While in Tokyo, we enjoyed numerous adventures in the city by exploring the Tsukiji Fish Market, visiting the many Shinto shrines around town, eating and drinking our way through the streets of Shinjuku, learning about our favorite Studio Ghibli films and characters at the Studio Ghibli Museum and, of course, singing our hearts out at the many karaoke bars around town.
After a jam-packed couple of days in Tokyo, we were about to embark on our next adventure in Japan to the countryside. The train ride from Tokyo to Hakone was one to remember. Our trip began early in the morning when we packed up our belongings and left our accommodation in the Akihabara region of Tokyo, and headed to the train station.
It was interesting to see the contrasting landscapes of Japan as the bullet train sped on the tracks. The feeling was once again akin to being in a spaceship. The experience of the Japan rail system was out of this world. With a fluidity and rhythm, the passengers navigated the underground rail stations. The smooth and quick flow of the train car as it passed through the buildings and suburbs left me with one question: why don’t we have this in the States?

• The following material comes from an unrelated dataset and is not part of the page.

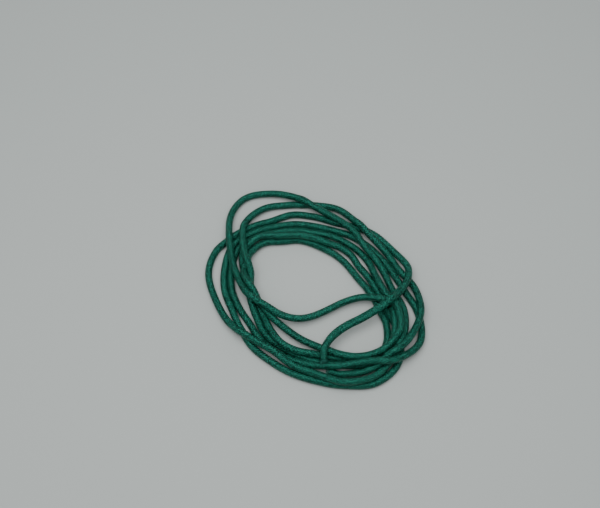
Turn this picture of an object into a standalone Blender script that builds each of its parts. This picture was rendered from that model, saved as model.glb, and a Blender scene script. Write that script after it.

As the train left Tokyo, and the countryside became more and more visible, it was as if we were in another county within another country.
Contrasted with the urban sprawl that was Tokyo, the countryside of Hakone was magnificent.
The growing wildlife scattered amongst the small towns was very refreshing after being exposed to the hustle and bustle of the city.
The city of Hakone was small and easy to navigate by walking. The city itself didn’t have much in terms of nightlife, but what it lacked in excitement it made up for in atmosphere.
Day One in Hakone was spent going to a sulfur mine that overlooked Mount Fuji. While the smell wasn’t much to brag about, the feeling of overlooking the sulfur mines to one of the world’s largest mountains was a moment that I will remember for as long as I live.
After going to Hakone, we visited Kyoto and had the opportunity to enjoy another one of Japan’s big cities. While Kyoto was not as big as Tokyo, it did have a wide variety of things to explore. From the many restaurants and bars, to the rich geisha culture and many temples, Kyoto was another town that showed the true beauty of Japan.
Another part of the Kyoto portion of the trip included Nara Park. Here, deer would roam around the park, walking up to tourists and letting you pet them.
An interesting thing I learned about these deer is how through years of people feeding them rice crackers, the deer have learned how to bow in order to receive the crackers.
The end of the trip involved us going back to Tokyo in the Asakusa region where we got to celebrate the annual Sanja Matsuri festival. This festival is the biggest traditional one in Japan that celebrates the three people who founded the Asakusa Sensoji Temple.
Our last night in Tokyo was spent at the festival watching the parade of shrines and enjoying all that the festival had to offer through the wide variety of Japanese food and beverage from local vendors.
Just as I was finally getting the hang of Japan and all of the unique things that make up Japan, it was time for us to leave.
When arriving in Japan, I never thought I would have trouble leaving. I was under the impression that once I got there I would get so overwhelmed that I would be counting down the days to return.
Make no mistake, I was going into Japan the most excited I had been in a while, but the going out of my comfort zone portion of the trip was something I was a little nervous about. I would soon come to find that there was nothing I needed to worry about in terms of fitting in with the flow of another culture.
In fact, the moment our plane ascended into the clouds and the city of Tokyo wasn’t visible anymore, I felt a little sad, as if I was saying goodbye to a friend of mine that I knew I wouldn’t see for a very long time.
What I realized while up in the air, sipping my tomato juice, was that I should not be sad that the adventure was over — I should be happy that I had the opportunity to experience it.
Japan taught me that it’s OK not to know everything, and it’s alright to not have a complete plan for everything including life after college. I learned that the main part of life is having no idea what is happening and just going with it and figuring out your place in the flow of events.